Лу никогда раньше такого не слышал, поэтому и не критиковал. Время от времени он выключал машину и просил, чтобы я начал что-нибудь заново. Говорил:
– Это запоминается, – и заставлял петь снова. Когда такое происходило, я обычно делал что-нибудь иначе, потому что почти не обращал внимания на только что спетое, и не мог повторить в том виде, как он услышал. Я понятия не имел, что он собирается делать со всем этим барахлом. Я был настолько поперек большого мэйнстрима, что круче некуда. «Лидс Мьюзик» публиковали такие песни, как «Горнист буги-вуги», «Се си бон», «Под небом Парижа», «Все или ничего»[157], песни Генри Манчини, вроде «Питера Ганна»[158], «Я никогда больше не улыбнусь»[159], и все песни из большого бродвейского хита «Прощай, птичка»[160].

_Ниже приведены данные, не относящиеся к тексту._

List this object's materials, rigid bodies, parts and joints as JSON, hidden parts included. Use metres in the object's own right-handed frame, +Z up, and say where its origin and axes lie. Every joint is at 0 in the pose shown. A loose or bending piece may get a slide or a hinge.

Та единственная песня, что свела меня с «Лидс Мьюзик», та, что в самом начале убедила Джона Хаммонда привести меня в это издательство, вообще не могла никого привлечь – по словам и мелодии она скорее была данью тому человеку, который указал мне начальный рубеж моей личности и судьбы, великому Вуди Гатри. Я писал эту песню, думая о нем, и взял для нее мелодию из одной его старой песни, не имея ни малейшего понятия, что станет она первой из, может, тысячи песен, которые я напишу. После того как я впервые услышал Вуди из проигрывателя в Миннеаполисе несколько лет назад, моя жизнь изменилась. Когда я его услышал, на меня будто сбросили бомбу в миллион мегатонн.